The mature adults stay behind - their survival instincts are strong. But they have another impressive sounding name for it - political and war strategy.
Sierra Leone has lately been in the news for a war that seems to never end. For years the RUF has been fighting the forces of government. In the last couple of months, the United Nations (UN) sent in its peace-keeping force into the country. Consisting of soldiers from various countries, the force was led by an Indian, Major General Vijay Kumar Jetley.
What shook the Indian soldiers was the fact that the frontline of the RUF always consisted of children. They were not prepared for such a reality. It was a tactic of the RUF to throw the peacekeeping force off-guard. A peace-keeping force is supposed to just maintain peace. Its rules do not permit it to take the first step in fighting. The last two months were full of crisis for the peace-keeping force when the RUF took hostage more than 20 Indian soldiers, who escaped much later.
It is said that the RUF began in 1991 when tribes which lived in the far flung areas of Sierra Leone felt the need to protest their ill-treatment at the hands of the richer sections of society.
But somewhere along the way, the RUF forgot what it started out to do. Greed is the factor that characterizes the fight for power in Sierra Leone today. The fight for power is all about the fight for areas, which have some of the richest diamond mines in the African continent. The diamonds continue to be smuggled out through the neighbouring county of Liberia. In fact many say that the RUF is now controlled by a Liberian by the name of Charles Taylor whose main interest lies in the diamond fields under RUF control. The fields are believed to generate $ 300 million in revenue.

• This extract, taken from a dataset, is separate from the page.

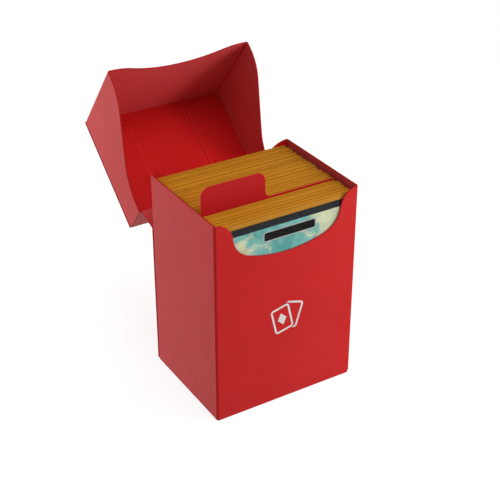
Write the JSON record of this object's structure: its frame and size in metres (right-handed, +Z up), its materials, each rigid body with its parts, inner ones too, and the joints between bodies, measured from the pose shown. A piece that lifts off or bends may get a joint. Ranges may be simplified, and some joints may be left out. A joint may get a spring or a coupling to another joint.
{
  "type": "card deck box",
  "caption": "Upright hinged-lid box folded from plastic sheet, with a front finger scoop, holding sleeved playing cards and a tabbed divider.",
  "frame": {"origin": "centre of the underside of the box, on the surface it stands on", "axes": "+Z up, +X to the right seen from the front, the front with the finger scoop faces -Y"},
  "size_m": [0.0714, 0.1203, 0.1318],
  "materials": {
    "plastic_sheet": "satin red polypropylene sheet, finely textured",
    "crease": "pressed thin, slightly glossy",
    "weld": "smooth pressed weld dimple",
    "print_white": "screen-printed ink",
    "divider_sheet": "satin red polypropylene sheet",
    "sleeved_cards": "card edges in golden-orange sleeves",
    "sleeve_film": "satin golden-orange film",
    "printed_card": "coated printed card",
    "clear_film": "clear film"
  },
  "bodies": {
    "box": {"front_panel": "plastic_sheet", "left_side_panel": "plastic_sheet", "right_side_panel": "plastic_sheet", "left_rear_flap": "plastic_sheet", "right_rear_flap": "plastic_sheet", "back_panel": "plastic_sheet", "bottom_panel": "plastic_sheet", "left_bottom_flap": "plastic_sheet", "right_bottom_flap": "plastic_sheet", "corner_folds": "plastic_sheet", "bottom_folds": "plastic_sheet", "bottom_flap_folds": "plastic_sheet", "back_weld_spots": "weld", "bottom_weld_spots": "weld", "front_emblem": "print_white", "lower_crease": "crease"},
    "hinge_link": {"hinge_link_panel": "plastic_sheet", "upper_crease": "crease"},
    "lid": {"lid_back_strip": "plastic_sheet", "lid_roof_panel": "plastic_sheet", "lid_front_panel": "plastic_sheet", "lid_left_panel": "plastic_sheet", "lid_right_panel": "plastic_sheet", "lid_left_flap": "plastic_sheet", "lid_right_flap": "plastic_sheet", "lid_corner_folds": "plastic_sheet", "lid_roof_folds": "plastic_sheet", "lid_flap_folds": "plastic_sheet", "lid_weld_spots": "weld"},
    "divider": {"card_divider": "divider_sheet"},
    "rear_deck": {"rear_sleeved_cards": "sleeved_cards"},
    "front_deck": {"front_sleeved_cards": "sleeved_cards", "face_sleeve_back": "sleeve_film", "face_card": "printed_card", "face_sleeve_window": "clear_film"}
  },
  "joints": [
    {"name": "lower_crease_fold", "type": "hinge", "parent": "box", "child": "hinge_link", "pos_m": [0, 0.02765, 0.0702], "axis": [-1, 0, 0], "range_deg": [-72.6, 17.4]},
    {"name": "upper_crease_fold", "type": "hinge", "parent": "hinge_link", "child": "lid", "pos_m": [0, 0.03815, 0.07349], "axis": [-1, 0, 0], "range_deg": [-67.6, 52.4]},
    {"name": "divider_lift", "type": "slide", "parent": "box", "child": "divider", "axis": [0, 0, 1], "range_m": [-0.0106, 0.1]},
    {"name": "rear_deck_lift", "type": "slide", "parent": "box", "child": "rear_deck", "axis": [0, 0, 1], "range_m": [0, 0.1]},
    {"name": "front_deck_lift", "type": "slide", "parent": "box", "child": "front_deck", "axis": [0, 0, 1], "range_m": [0, 0.1]}
  ]
}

The RUF is one of the world's most hated armies today. Mainly because of what it has done to the children.
It has forced the children into unimaginable situations of killing or seeing killings - even children as young as eight or nine. The fact that children can easily carry the light weapons that are mostly used in internal wars has created a terrible situation for the children. If they do not do as the RUF says they can lose their lives after seeing many others killed.